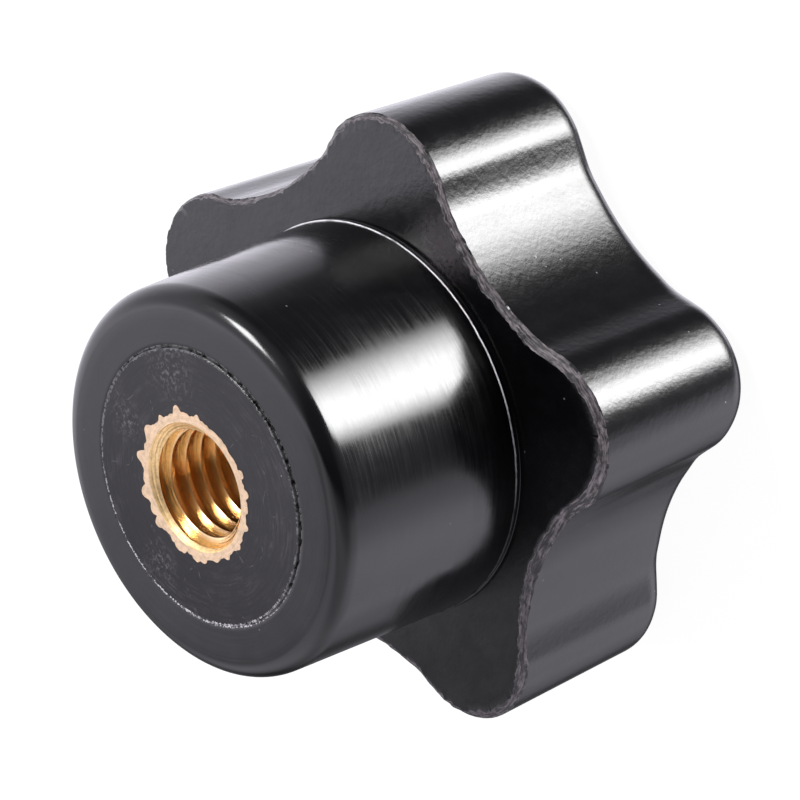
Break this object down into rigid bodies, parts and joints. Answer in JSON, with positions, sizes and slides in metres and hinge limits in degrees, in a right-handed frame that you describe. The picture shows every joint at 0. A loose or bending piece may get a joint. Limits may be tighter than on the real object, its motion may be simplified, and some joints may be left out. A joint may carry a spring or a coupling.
{
  "type": "star knob",
  "caption": "Black lobed star knob with a tall round hub and a blind threaded metal insert, for tightening a screw or stud by hand.",
  "frame": {"origin": "on the hub's axis, at the middle of the palm face that the knob stands on", "axes": "+Z along the hub's axis, from the palm face out through the threaded mouth; +X through the middle of one lobe"},
  "size_m": [0.0465, 0.0482, 0.035],
  "materials": {
    "knob_body": "polished black phenolic moulding",
    "threaded_insert": "machined brass"
  },
  "bodies": {
    "root": {"knob_body": "knob_body", "threaded_insert": "threaded_insert"}
  },
  "joints": []
}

▶ _EXERCISE REQUIREMENTS_:
Recopy the whole listing exactly.

▶ _SOLUTION TO THE EXERCISE_:
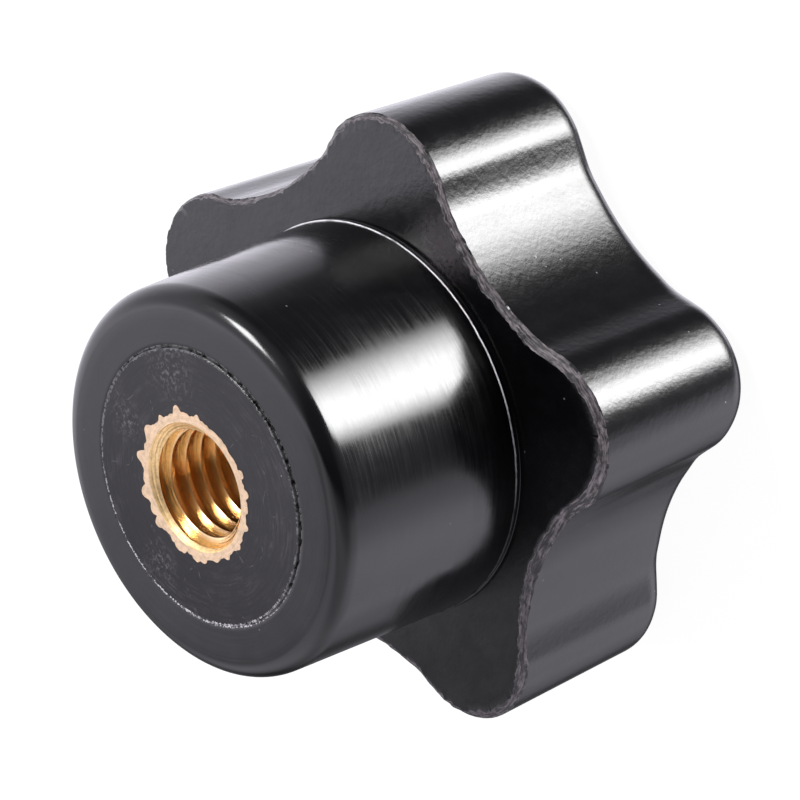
Break this object down into rigid bodies, parts and joints. Answer in JSON, with positions, sizes and slides in metres and hinge limits in degrees, in a right-handed frame that you describe. The picture shows every joint at 0. A loose or bending piece may get a joint. Limits may be tighter than on the real object, its motion may be simplified, and some joints may be left out. A joint may carry a spring or a coupling.
{
  "type": "star knob",
  "caption": "Black lobed star knob with a tall round hub and a blind threaded metal insert, for tightening a screw or stud by hand.",
  "frame": {"origin": "on the hub's axis, at the middle of the palm face that the knob stands on", "axes": "+Z along the hub's axis, from the palm face out through the threaded mouth; +X through the middle of one lobe"},
  "size_m": [0.0465, 0.0482, 0.035],
  "materials": {
    "knob_body": "polished black phenolic moulding",
    "threaded_insert": "machined brass"
  },
  "bodies": {
    "root": {"knob_body": "knob_body", "threaded_insert": "threaded_insert"}
  },
  "joints": []
}